Let's solve the right-hand side and compare the denominators.
By solving we get,
\[\begin{align}
  & \dfrac{2}{\left( 1-x \right)\left( 1+{{x}^{3}} \right)}=\dfrac{A\left( 1+{{x}^{2}} \right)+\left( Bx+C \right)\left( 1-x \right)}{\left( 1-x \right)\left( 1+{{x}^{2}} \right)} \\
 & \dfrac{2}{\left( 1-x \right)\left( 1+{{x}^{3}} \right)}=\dfrac{A+A{{x}^{2}}+Bx-B{{x}^{2}}+C-Cx}{\left( 1-x \right)\left( 1+{{x}^{2}} \right)} \\
 & \dfrac{2}{\left( 1-x \right)\left( 1+{{x}^{3}} \right)}=\dfrac{\left( A+C \right)+\left( A-B \right){{x}^{2}}+\left( B-C \right)x}{\left( 1-x \right)\left( 1+{{x}^{2}} \right)} \\
\end{align}\]
Now comparing the constant terms of 2 and rest other terms are 0.
Comparing we get,
$\begin{align}
  & A+C=2 \\
 & A-B=0 \\
 & B-C=0 \\
\end{align}$
Solving for A, B, C we get,
$A=B,B=C$
A= 1, B = 1, C = 1.
Hence the integrand becomes as,
$\dfrac{1}{\left( 1-x \right)}+\dfrac{x+1}{\left( 1+{{x}^{2}} \right)}$
Now we can integrate with respect to x.
By integrating we get,
$\begin{align}
  & \int{\dfrac{2}{\left( 1-x \right)\left( 1+{{x}^{2}} \right)}dx}=\int{\dfrac{1}{\left( 1-x \right)}+\dfrac{x+1}{\left( 1+{{x}^{2}} \right)}dx} \\
 & \int{\dfrac{2}{\left( 1-x \right)\left( 1+{{x}^{2}} \right)}dx}=\int{\dfrac{1}{\left( 1-x \right)}dx+\int{\dfrac{x+1}{\left( 1+{{x}^{2}} \right)}}dx} \\
\end{align}$
We need to know the standard differentiation formula to solve this integration.

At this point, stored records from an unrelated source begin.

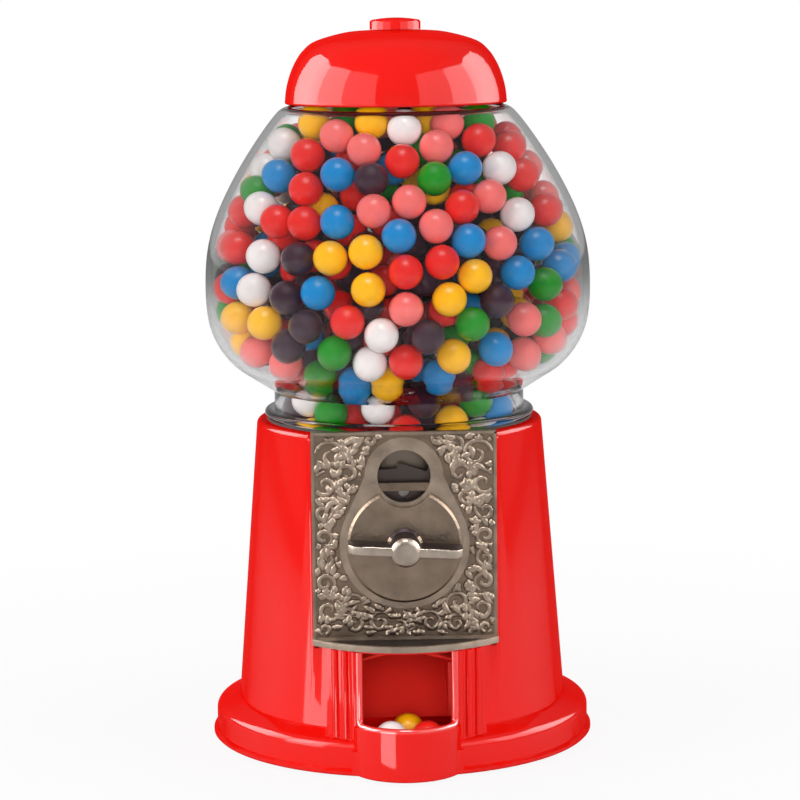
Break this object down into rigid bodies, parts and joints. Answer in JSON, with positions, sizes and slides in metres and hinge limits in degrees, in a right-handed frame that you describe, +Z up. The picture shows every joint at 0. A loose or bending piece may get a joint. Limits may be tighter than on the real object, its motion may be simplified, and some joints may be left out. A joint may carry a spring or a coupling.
{
  "type": "gumball machine",
  "caption": "Household gumball vending machine with a glass globe, a cast body, a coin mechanism turned by a handle, a chute and a lift-off lid.",
  "frame": {"origin": "on the machine's upright axis, on the table it stands on", "axes": "+Z up along the globe's axis, -Y towards the user, out of the coin plate"},
  "size_m": [0.188, 0.198, 0.3523],
  "materials": {
    "red_paint": "gloss",
    "red_plastic": "gloss",
    "black_rubber": "matte",
    "zinc": "satin",
    "steel": "satin",
    "cast_aluminium": "satin",
    "white_plastic": "matte",
    "black_plastic": "matte",
    "glass": "gloss",
    "gum_red": "gloss",
    "gum_pink": "gloss",
    "gum_yellow": "gloss",
    "gum_blue": "gloss",
    "gum_green": "gloss",
    "gum_white": "gloss",
    "gum_purple": "gloss"
  },
  "bodies": {
    "machine": {"base_casting": "red_paint", "foot_ring": "black_rubber", "bottom_plate": "steel", "bottom_screws": "steel", "chute": "red_plastic", "chute_cover": "red_plastic", "hopper_tray": "cast_aluminium", "tray_screws": "steel", "globe_gasket": "black_rubber", "globe": "glass", "wheel_spindle": "steel", "wheel_washer": "steel", "wheel_nut": "steel", "ball_guard": "steel", "guard_screws": "steel", "coin_plate": "zinc", "plate_screws": "steel", "mechanism_backplate": "steel", "mechanism_screws": "steel", "pawl_pivot": "steel", "pawl_spring": "steel", "gumballs_red": "gum_red", "gumballs_pink": "gum_pink", "gumballs_yellow": "gum_yellow", "gumballs_blue": "gum_blue", "gumballs_green": "gum_green", "gumballs_white": "gum_white", "gumballs_purple": "gum_purple", "chute_gumball_white": "gum_white", "chute_gumball_yellow": "gum_yellow", "chute_gumball_red": "gum_red"},
    "lid": {"lid_shell": "red_paint", "lid_knob": "red_paint", "lid_screw": "steel"},
    "crank": {"handle": "zinc", "handle_shaft": "steel", "coin_carrier": "zinc", "drive_pinion": "zinc", "pinion_nut": "steel"},
    "wheel": {"dispensing_wheel": "white_plastic"},
    "pawl": {"pawl": "steel"},
    "door": {"bank_door": "black_plastic"}
  },
  "joints": [
    {"name": "lid_lift", "type": "slide", "parent": "machine", "child": "lid", "axis": [0, 0, 1], "range_m": [0, 0.06]},
    {"name": "handle_turn", "type": "hinge", "parent": "machine", "child": "crank", "pos_m": [0, -0.07, 0.1072], "axis": [0, 1, 0], "continuous": true},
    {"name": "wheel_turn", "type": "hinge", "parent": "machine", "child": "wheel", "pos_m": [0, 0, 0.1245], "axis": [0, 0, 1], "continuous": true},
    {"name": "pawl_swing", "type": "hinge", "parent": "machine", "child": "pawl", "pos_m": [-0.034, -0.0646, 0.0727], "axis": [0, 1, 0], "range_deg": [-6, 3.5]},
    {"name": "door_turn", "type": "hinge", "parent": "machine", "child": "door", "pos_m": [0, 0.034, 0.004], "axis": [0, 0, 1], "range_deg": [0, 90]}
  ],
  "couplings": [
    {"joint": "wheel_turn", "follows": "handle_turn", "ratio": 0.16667}
  ]
}
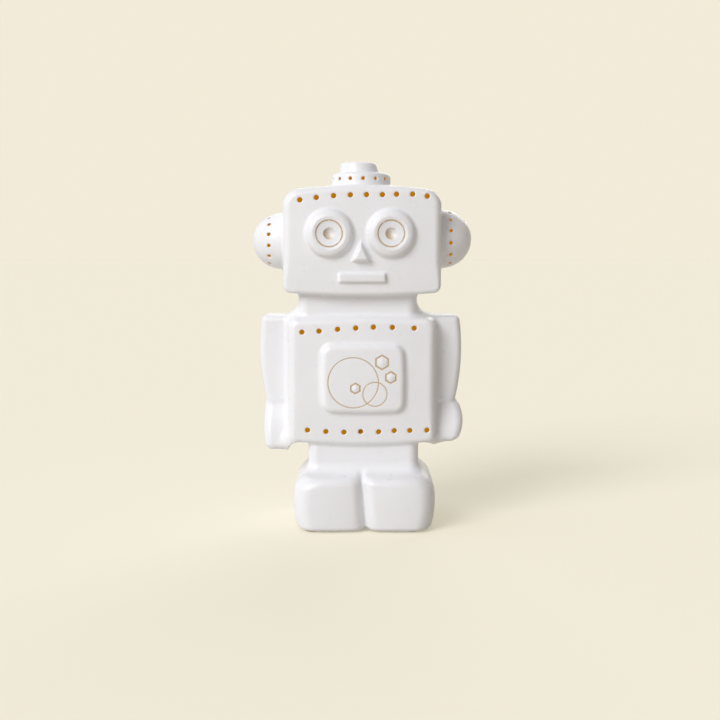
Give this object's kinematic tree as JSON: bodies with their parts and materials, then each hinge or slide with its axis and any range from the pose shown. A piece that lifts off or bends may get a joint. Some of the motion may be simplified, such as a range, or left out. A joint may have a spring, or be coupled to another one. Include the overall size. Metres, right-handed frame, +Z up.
{
  "type": "desk lamp",
  "caption": "Robot-shaped white porcelain night lamp with pierced light holes; the hollow figure lifts off a spring-held light unit with a screw-in bulb.",
  "frame": {"origin": "on the table, under the middle of the figure's bounding box", "axes": "+Z up, the figure faces -Y, +X to the viewer's right when seen from the front"},
  "size_m": [0.1706, 0.096, 0.28],
  "materials": {
    "porcelain": "white, thin satin glaze, lit warm from inside through its pierced holes",
    "pad_rubber": "translucent white, matt",
    "plate_enamel": "white stoved enamel on steel",
    "spring_steel": "rolled spring steel",
    "zinc_steel": "bright zinc plate",
    "bush_plastic": "moulded nylon",
    "holder_plastic": "moulded, glossy",
    "insert_ceramic": "unglazed steatite",
    "terminal_brass": "pressed brass",
    "solder": "dull solder",
    "black_glass": "black cast glass",
    "nickel_cap": "nickel plated, drawn",
    "bulb_glass": "thin clear glass",
    "stem_glass": "clear lead glass",
    "lead_wire": "drawn wire",
    "filament": "glowing tungsten coil"
  },
  "bodies": {
    "light_unit": {"mounting_plate": "plate_enamel", "retaining_springs": "spring_steel", "spring_rivets": "zinc_steel", "threaded_nipple": "zinc_steel", "lock_washer": "zinc_steel", "nipple_nut": "zinc_steel", "nipple_bush": "bush_plastic", "holder_cap": "holder_plastic", "grub_screw": "zinc_steel", "holder_skirt": "holder_plastic", "holder_insert": "insert_ceramic", "terminal_clamps": "terminal_brass", "terminal_screws": "zinc_steel", "screw_shell": "terminal_brass", "centre_contact": "terminal_brass"},
    "porcelain_shell": {"head_front": "porcelain", "head_back": "porcelain", "head_crown": "porcelain", "head_chin": "porcelain", "torso_front": "porcelain", "torso_back": "porcelain", "torso_shoulders": "porcelain", "torso_waist": "porcelain", "feet_casting": "porcelain", "neck_ring": "porcelain", "hip_ring": "porcelain", "beacon_casting": "porcelain", "ear_casting_left": "porcelain", "ear_casting_right": "porcelain", "arm_casting_left": "porcelain", "arm_casting_right": "porcelain", "foot_pad_front_left": "pad_rubber", "foot_pad_front_right": "pad_rubber", "foot_pad_back_left": "pad_rubber", "foot_pad_back_right": "pad_rubber"},
    "bulb": {"bulb_contact": "solder", "bulb_insulator": "black_glass", "bulb_cap": "nickel_cap", "bulb_glass": "bulb_glass", "bulb_stem": "stem_glass", "bulb_lead_wires": "lead_wire", "bulb_supports": "lead_wire", "bulb_filament": "filament"}
  },
  "joints": [
    {"name": "shell_lift", "type": "slide", "parent": "light_unit", "child": "porcelain_shell", "axis": [0, 0, 1], "range_m": [0, 0.105]},
    {"name": "bulb_removal", "type": "slide", "parent": "light_unit", "child": "bulb", "axis": [0, 0, 1], "range_m": [0, 0.022]}
  ]
}
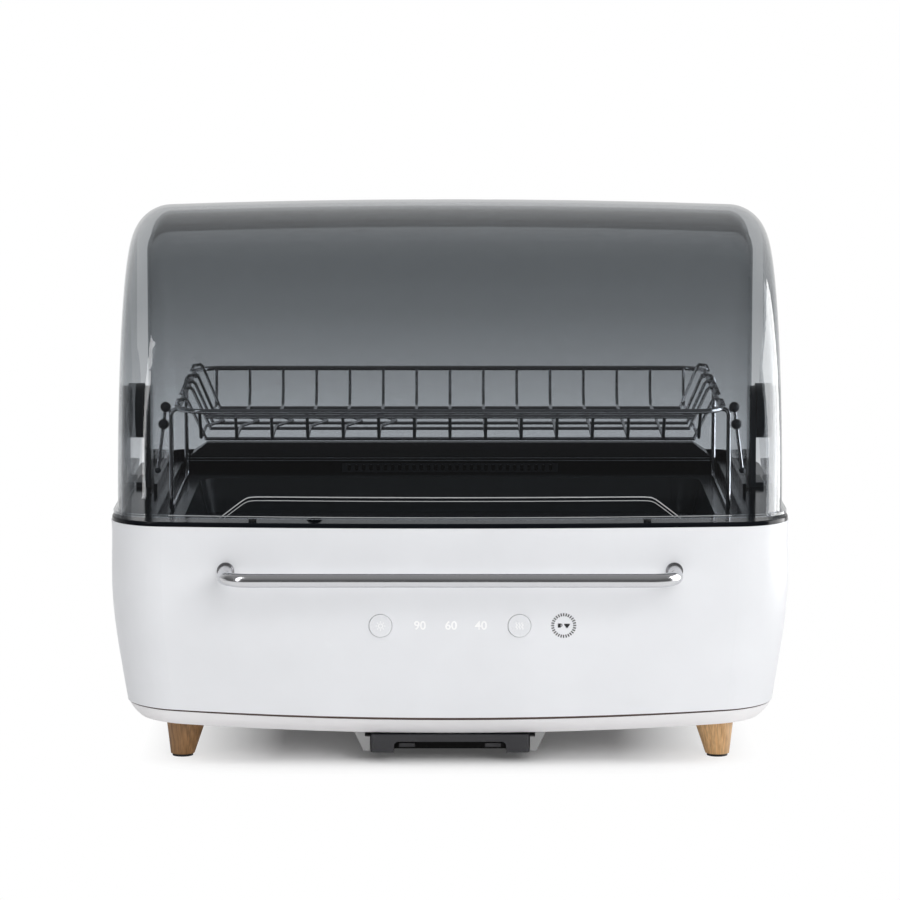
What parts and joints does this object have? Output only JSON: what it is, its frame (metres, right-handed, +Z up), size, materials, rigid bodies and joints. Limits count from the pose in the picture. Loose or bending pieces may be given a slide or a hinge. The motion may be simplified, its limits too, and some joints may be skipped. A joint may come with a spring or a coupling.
{
  "type": "dish sterilizer cabinet",
  "caption": "Counter-top dish steriliser and dryer: white crowned base on wooden feet, tilting smoked hood, chrome wire rack, towel rail and slide-out drip tray.",
  "frame": {"origin": "on the counter below the middle of the whole object, towel rail included", "axes": "+X to the right in a front view, +Y to the back, +Z up; the front faces -Y"},
  "size_m": [0.52, 0.4424, 0.418],
  "materials": {
    "casing": "satin",
    "trim": "satin",
    "pan": "matte",
    "screws": "satin",
    "oak": "oiled",
    "rubber": "matte",
    "black_gloss": "gloss",
    "basin_black": "satin",
    "dark_plastic": "matte",
    "lamp_glass": "clear",
    "motor_steel": "satin",
    "heater_metal": "satin",
    "grey_plastic": "matte",
    "board": "matte",
    "light_plastic": "frosted",
    "brushed": "brushed",
    "smoked": "clear smoked",
    "pin_steel": "polished",
    "chrome_wire": "polished",
    "tray_grey": "satin",
    "button_white": "satin"
  },
  "bodies": {
    "base": {"body_shell": "casing", "seam_trim": "trim", "bottom_pan": "pan", "pan_screws": "screws", "foot_front_left": "oak", "foot_front_right": "oak", "foot_rear_left": "oak", "foot_rear_right": "oak", "foot_pads": "rubber", "foot_bolts": "screws", "rim_frame": "black_gloss", "basin": "basin_black", "drain_spout": "dark_plastic", "duct_housing": "basin_black", "lamp_window": "lamp_glass", "outlet_grille": "dark_plastic", "uv_lamp": "lamp_glass", "lamp_holders": "dark_plastic", "fan_housing": "dark_plastic", "fan_motor": "motor_steel", "heater_frame": "heater_metal", "heater_core": "heater_metal", "thermostat": "dark_plastic", "intake_grille": "grey_plastic", "cord_gland": "rubber", "power_board": "board", "power_parts": "dark_plastic", "control_board": "board", "tact_switches": "dark_plastic", "light_guide": "light_plastic", "tray_rail_left": "grey_plastic", "tray_rail_right": "grey_plastic", "towel_rail": "brushed", "rail_collars": "brushed", "rail_nuts": "screws", "lid_switch_body": "dark_plastic", "rear_cover": "smoked", "hinge_post_left": "dark_plastic", "hinge_post_right": "dark_plastic", "hinge_pin_left": "pin_steel", "hinge_pin_right": "pin_steel", "lid_bumpers": "rubber", "rack_frame_left": "chrome_wire", "rack_frame_right": "chrome_wire", "rack_balls": "dark_plastic"},
    "lid": {"front_lid": "smoked", "hinge_disc_left": "dark_plastic", "hinge_disc_right": "dark_plastic"},
    "drip_tray": {"drip_tray": "tray_grey"},
    "fan": {"impeller": "dark_plastic", "fan_shaft": "pin_steel"},
    "sterilise_button": {"sterilise_button": "button_white"},
    "dry_button": {"dry_button": "button_white"},
    "lid_switch": {"lid_switch_plunger": "black_gloss"},
    "rack": {"rack_rim": "chrome_wire", "rack_front_rail": "chrome_wire", "rack_cross_wires": "chrome_wire", "rack_long_wires": "chrome_wire"}
  },
  "joints": [
    {"name": "lid_hinge", "type": "hinge", "parent": "base", "child": "lid", "pos_m": [0, 0.052, 0.248], "axis": [-1, 0, 0], "range_deg": [0, 80]},
    {"name": "drip_tray_slide", "type": "slide", "parent": "base", "child": "drip_tray", "axis": [0, -1, 0], "range_m": [0, 0.11]},
    {"name": "fan_spin", "type": "hinge", "parent": "base", "child": "fan", "pos_m": [0, 0.178, 0.096], "axis": [0, 1, 0], "continuous": true},
    {"name": "sterilise_button_press", "type": "slide", "parent": "base", "child": "sterilise_button", "axis": [0, 1, 0], "range_m": [0, 0.0012], "stiffness_N_per_m": 400, "springref_m": -0.001},
    {"name": "dry_button_press", "type": "slide", "parent": "base", "child": "dry_button", "axis": [0, 1, 0], "range_m": [0, 0.0012], "stiffness_N_per_m": 400, "springref_m": -0.001},
    {"name": "lid_switch_press", "type": "slide", "parent": "base", "child": "lid_switch", "axis": [0, 0, -1], "range_m": [0, 0.0025], "stiffness_N_per_m": 200, "springref_m": -0.002},
    {"name": "rack_lift", "type": "slide", "parent": "base", "child": "rack", "axis": [0, 0, 1], "range_m": [0, 0.045]}
  ]
}
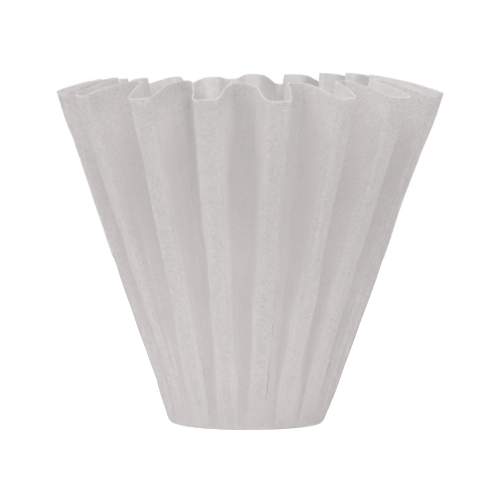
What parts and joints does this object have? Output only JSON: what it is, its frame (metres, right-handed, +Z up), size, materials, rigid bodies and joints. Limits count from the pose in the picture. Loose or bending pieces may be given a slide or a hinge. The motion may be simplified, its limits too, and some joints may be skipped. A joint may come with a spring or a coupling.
{
  "type": "paper coffee filter",
  "caption": "White paper coffee filter with a flat round bottom and a tall fluted wall that opens outwards, folded from one round sheet.",
  "frame": {"origin": "centre of the flat bottom's underside, on the surface that the filter stands on", "axes": "+Z up the inside towards the open rim, -Y towards the camera of the picture, +X to its right"},
  "size_m": [0.123, 0.1227, 0.1109],
  "materials": {
    "paper": "matt white filter paper with a fine fibre grain"
  },
  "bodies": {
    "root": {"filter_paper": "paper"}
  },
  "joints": []
}
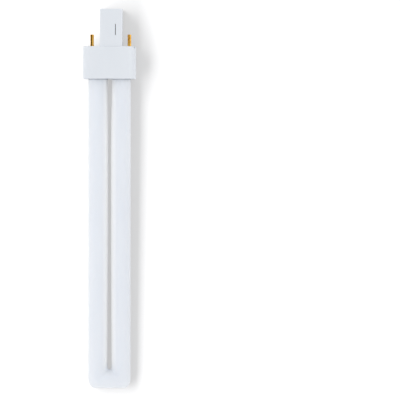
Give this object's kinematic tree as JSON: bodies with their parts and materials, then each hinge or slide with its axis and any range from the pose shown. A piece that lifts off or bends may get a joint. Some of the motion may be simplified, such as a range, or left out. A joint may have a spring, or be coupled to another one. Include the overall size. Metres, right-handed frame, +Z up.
{
  "type": "compact fluorescent lamp",
  "caption": "Twin-tube compact fluorescent lamp: two parallel white glass legs joined by a square bend, in a white cap with a rectangular plug and brass contact pins.",
  "frame": {"origin": "on the surface that the lamp lies on, under the middle of its box", "axes": "+X across the two legs to the right, +Y along the lamp towards its plug, +Z up from the surface; the lamp lies on its back, tilted about one degree so that the collar's rim and the far bend both touch"},
  "size_m": [0.0324, 0.2342, 0.0194],
  "materials": {
    "phosphor_glass": "glossy white coated glass",
    "cap_plastic": "satin white moulded plastic",
    "brass_pin": "drawn brass, lightly tarnished",
    "lead_wire": "drawn nickel-plated wire",
    "cement": "rough white cement",
    "splice_metal": "tinned, crimped",
    "starter_glass": "clear blown glass",
    "bimetal": "rolled strip",
    "capacitor_case": "dipped resin"
  },
  "bodies": {
    "root": {"discharge_tube": "phosphor_glass", "base_shell": "cap_plastic", "tube_plate": "cap_plastic", "cement_bead_left": "cement", "cement_bead_right": "cement", "contact_pin_left": "brass_pin", "contact_pin_right": "brass_pin", "pin_lead_left": "lead_wire", "pin_lead_right": "lead_wire", "starter_lead_left": "lead_wire", "starter_lead_right": "lead_wire", "splice_left": "splice_metal", "splice_right": "splice_metal", "starter_bulb": "starter_glass", "starter_leg_left": "lead_wire", "starter_leg_right": "lead_wire", "bimetal_strip": "bimetal", "capacitor_body": "capacitor_case", "capacitor_lead_left": "lead_wire", "capacitor_lead_right": "lead_wire"}
  },
  "joints": []
}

The standard formulas are $\int{\dfrac{f'\left( x \right)}{f\left( x \right)}}dx=\ln \left( f\left( x \right) \right)+C$ and $\int{\dfrac{1}{1+{{x}^{2}}}={{\tan }^{-1}}x+C}$
Substituting we get,
$\begin{align}
  & \int{\dfrac{1}{\left( 1-x \right)}dx+\int{\dfrac{x+1}{\left( 1+{{x}^{2}} \right)}}dx}=\int{\dfrac{1}{\left( 1-x \right)}dx+\int{\dfrac{x}{1+{{x}^{2}}}dx+\int{\dfrac{1}{1+{{x}^{2}}}dx}}} \\
 & =-\ln \left( 1-x \right)+\ln \left( 1+{{x}^{2}} \right)+{{\tan }^{-1}}x+C
\end{align}$
Hence the integration of the equation $\int{\dfrac{2}{\left( 1-x \right)\left( 1+{{x}^{2}} \right)}}dx$ is $-\ln \left( 1-x \right)+\ln \left( 1+{{x}^{2}} \right)+{{\tan }^{-1}}x+C$ .

Note:
 In this problem, we can see that while integrating we are keeping just a single constant and not all constant from every integration. This is because all the constant from all the integrations add up to a single integration. Also, in the first integration, we introduced a negative sign in the beginning because we already had one negative sign in the denominator.